Why did the 9th circuit not rule on the equal protection or constitutional claims?

As a rule, federal courts will not address a constitutional question presented by a case if they can avoid doing so by ruling on other grounds. In this case, the 9th circuit was able to side with the church on the substantial burden question, it could thus avoid ruling on the first and 14th amendment questions.

It’s a bit more difficult to understand why it did not rule on the equal protection/total exclusion clauses of RLUIPA. One possibility is that an equal protection analysis would by necessity touch on the 14th amendment.  Another, and my favored explanation, is that it felt that if it ruled that there had been an equal protection violation, it would have to direct the District Court to grant summary judgment in favor of the church. During oral arguments it became clear that the court had great problems with the City’s argument that there was a significant difference between a group of people getting together to pray (not allowed under the zoning code) and a group of people getting together to watch a wrestling match (allowed). The only differences the city’s attorney could articulate were those that showed the latter activity as less desirable for the area. The Court asked both attorneys what it should do if it found the city had violated the church’s equal protection rights – the church’s attorney asked for summary judgment and the city’s attorney could not articulate why summary judgment in favor of the church should not be granted.

If it was granted, moreover, the Court’s decision would go well beyond San Leandro and affect all cities that have similar zoning codes. My guess is that the Appellate Court did not want to deal with that issue if it didn’t have to, so it ruled on substantial burden grounds to give the city the opportunity to settle with the church and have this issue go away.

What happened next?

The Appellate Court reversed the District Court’s summary judgment in favor of the city, and sent the case back to the district court for a trial on the question of whether the city imposed a substantial burden on the church’s free exercise of religion.

The city has petitioned for a rehearing en banc on this issue. If accepted, the case would be heard by an 11-judge panel of 9th circuit judges.

Will the petition for an en banc hearing be accepted?

In my personal opinion, it’s very unlikely. Very few cases are accepted for an en banc hearing, and I think the city’s arguments are weak and rely on misinterpretations of the Appellate Court’s ruling. However, it is possible that enough 9th circuit judges would be interested in hearing this case that they would vote for an en banc hearing.

On what grounds did the city ask for an en banc hearing?

The 9th circuit will grant en banc hearings only for cases where 1) there is an issue of exceptional importance, 2) there is a need for uniformity in the circuit’s jurisprudence (i.e. other Appellate Courts ruled differently on similar facts) or 3) the Appellate Court’s decision conflicted with decisions from the Supreme Court or other circuits.

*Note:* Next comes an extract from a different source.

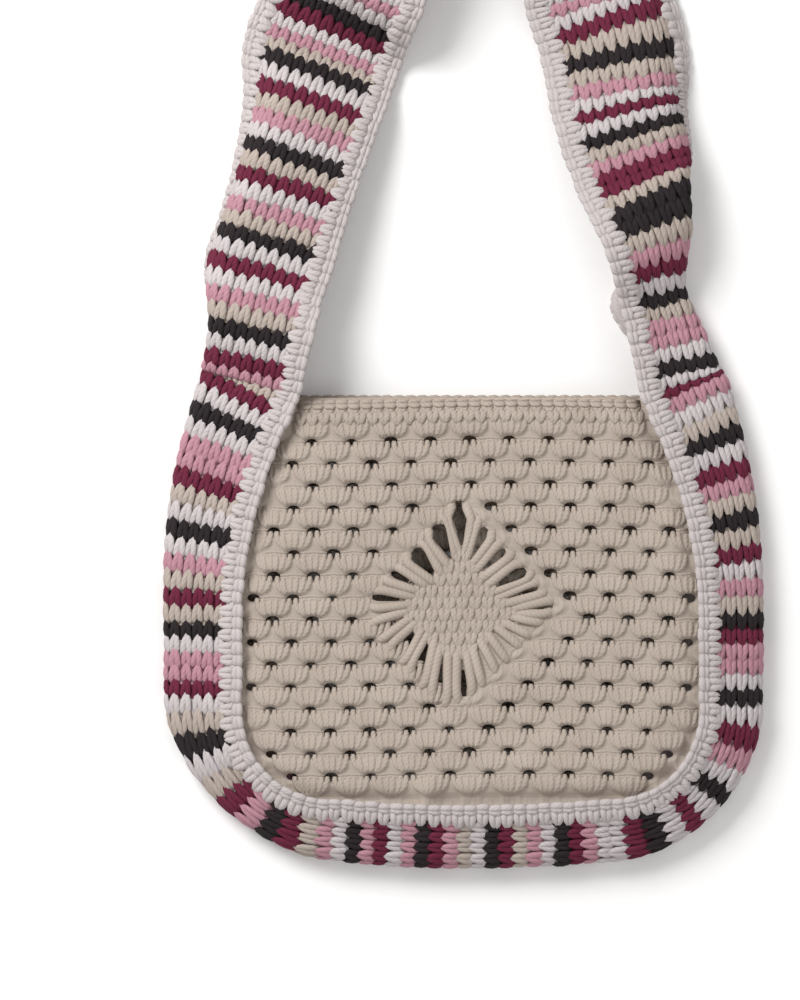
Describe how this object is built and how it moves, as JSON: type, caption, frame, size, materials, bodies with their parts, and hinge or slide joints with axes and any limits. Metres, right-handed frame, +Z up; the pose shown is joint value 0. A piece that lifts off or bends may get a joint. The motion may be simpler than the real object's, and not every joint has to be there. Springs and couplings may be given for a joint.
{
  "type": "crocheted crossbody bag",
  "caption": "Crocheted crossbody bag lying flat: an open trellis panel with a spider-stitch diamond, and one striped band that is both gusset and strap.",
  "frame": {"origin": "on the flat underside of the back panel, under the middle of the bag's body", "axes": "+Z up from the surface that the bag lies on, +Y from the bag's bottom to its mouth and on along the strap, +X to the right as seen from the front panel"},
  "size_m": [0.2998, 0.7207, 0.077],
  "materials": {
    "band_yarn": "single crochet stripes in acrylic yarn: charcoal, burgundy, dusty pink, beige and off-white",
    "edging_yarn": "single crochet edging in off-white acrylic yarn",
    "panel_yarn": "double crochet trellis in beige acrylic yarn"
  },
  "bodies": {
    "root": {"strap_band": "band_yarn", "front_edging": "edging_yarn", "back_edging": "edging_yarn", "front_panel": "panel_yarn", "back_panel": "panel_yarn"}
  },
  "joints": []
}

The city’s petition for rehearing is an interesting document that I will discuss at length. My general impression is that it was either written by someone who had no knowledge or understanding of law (a first year law school intern, perhaps?) or by someone who was just going through the motions, making half-baked arguments with as much contempt for the Appellate Court and the church as it could muster. This is not a document on which the city should be proud to put its name.

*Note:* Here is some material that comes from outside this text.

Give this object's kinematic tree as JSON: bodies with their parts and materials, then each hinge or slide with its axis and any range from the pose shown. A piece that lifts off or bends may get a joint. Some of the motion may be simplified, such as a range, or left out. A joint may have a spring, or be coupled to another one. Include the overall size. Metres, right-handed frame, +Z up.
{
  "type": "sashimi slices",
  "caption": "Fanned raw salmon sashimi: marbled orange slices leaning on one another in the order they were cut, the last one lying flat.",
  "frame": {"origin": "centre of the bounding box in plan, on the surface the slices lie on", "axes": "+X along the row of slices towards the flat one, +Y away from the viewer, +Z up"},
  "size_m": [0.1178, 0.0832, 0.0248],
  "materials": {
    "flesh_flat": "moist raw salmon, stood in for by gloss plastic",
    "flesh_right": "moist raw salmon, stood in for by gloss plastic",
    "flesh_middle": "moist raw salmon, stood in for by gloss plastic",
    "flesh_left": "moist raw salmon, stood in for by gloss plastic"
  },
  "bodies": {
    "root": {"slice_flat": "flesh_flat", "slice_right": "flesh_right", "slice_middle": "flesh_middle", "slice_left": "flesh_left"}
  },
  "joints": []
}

The city claims that the Appellate Court’s ruling that RLUIPA may compel a municipality to rezone a property if there is no alternative property in the city that would fit the needs of a religious institution is in violation of the Establishment Clause of US Constitution and that means this is an issue of exceptional importance. The city, however, doesn’t develop the argument very well nor does it make a case as to why this constitutional question is any more important than the hundreds of other constitutional questions the 9th circuit considers on a weekly basis.

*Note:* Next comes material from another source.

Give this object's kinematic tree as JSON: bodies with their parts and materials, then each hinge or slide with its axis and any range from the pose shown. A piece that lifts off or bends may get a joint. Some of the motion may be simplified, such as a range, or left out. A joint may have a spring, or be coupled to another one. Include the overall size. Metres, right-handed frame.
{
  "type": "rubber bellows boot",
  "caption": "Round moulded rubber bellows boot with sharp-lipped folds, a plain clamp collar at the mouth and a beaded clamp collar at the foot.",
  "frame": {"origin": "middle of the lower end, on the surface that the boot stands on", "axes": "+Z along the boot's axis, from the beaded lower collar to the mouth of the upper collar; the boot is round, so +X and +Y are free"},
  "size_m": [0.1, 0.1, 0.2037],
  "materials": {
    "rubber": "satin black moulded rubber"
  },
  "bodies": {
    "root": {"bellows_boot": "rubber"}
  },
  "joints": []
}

The city further argues that the “substantial burden” test that the Appellate Court created conflicts with those of other circuits and previous 9th circuit opinions.  But while it’s true that on Civil Liberties for Urban Believers the 7th circuit initially adopted a pretty strict definition of  “substantial burden”, it widened it in later cases making it clear that  a burden need not to be insuperable to be substantial.  The city goes on to misapply the holdings of other cases to support its assertion that they create standards of review significantly different from those of the 9th Circuit panel.  For example, it quotes Petra Presbyterian for the proposition that “the ban on churches in the industrial zone cannot constitute a substantial burden on religion,” when the issue in question here is whether the denial of rezoning of the specific property (and not the zoning code itself) imposed a substantial burden. What Petra Presbyterian did hold was that “When there is plenty of land on which religious organizations can build churches (or, as is common nowadays, convert to churches buildings previously intended for some other use) in a community, the fact that they are not permitted to build everywhere does not create a substantial burden.” Whether in fact there is “plenty of land” or the equivalent is a factual question, of course, and one that the 9th Circuit determined that a jury should decide. Similarly, the city quotes San Jose Christian College for the proposition that no substantial burden is imposed by an ordinance that precluded a religious college to operate in one of its facilities, because it could still do so at other facilities within the city and because such ordinance was applied equally to non-religious actors. But the ordinance in that case was one that required all applicants to submit a complete application for rezoning – the college had refused to do so. In other cases, the city confuses dicta for a holding, for example in Midrash Sephardi, the Court did say that “that the congregations may be unable to find suitable alternative space does not create a substantial burden within the meaning of RLUIPA,”but did so on a footnote.

In a section that approximates a rant more than a legal argument, the city also gets into the meat of its argument as to why the Appellate Court’s ruling should not stand. Whether deliberately or not, however, the city grotesquely mischaracterizes the issues. For example, it claims “the question is not whether the market allowed the Church to purchase a particular property, but whether a city can be compelled to amend its zoning ordinance to insure property is available which meets the Church’s criteria” – but the issue is in this case is whether a particular property should be rezoned, not whether the whole Zoning Code must be amended. Similarly, it claims that the Appellate Court’s ruling would force the city to act as a real estate broker and find suitable sites for religious institutions, when this issue will only arise when a religious group has found a site it wants to use and the city refuses to let it do so without a compelling reason. Moreover, it’s up to the religious group to prove that no other suitable sites exist. The city goes on to show its contempt for the church by referring to its core beliefs as a “subjective laundry list of preferences.”

The final argument the city makes is the most interesting one to me. The substantial burden test on RLUIPA applies only to situations in which the government has in place procedures that permit it to make “individualized assessments of the proposed uses for the property involved.” The Appellate Court stated in its decision that there is no dispute that the city’s treatment of the church’s applications constitutes an “individualized assessment” – however, the city actually disputes this in this rehearing petition. It correctly states that the enactment of the Zoning Code is not an “individualized assessment.” It argues that as a corollary, a petition to amend the Zoning Code should not be considered an “individualized assessment” either. However, the issue in this case is, again, the city’s refusal to rezone the Catalina St. property, not to amend the Zoning Code.

April 22 update: the petition for rehearing has been denied.
May update: The City has decided to appeal this case to the Supreme Court.
October update: The Supreme Court denied certiorari on this case.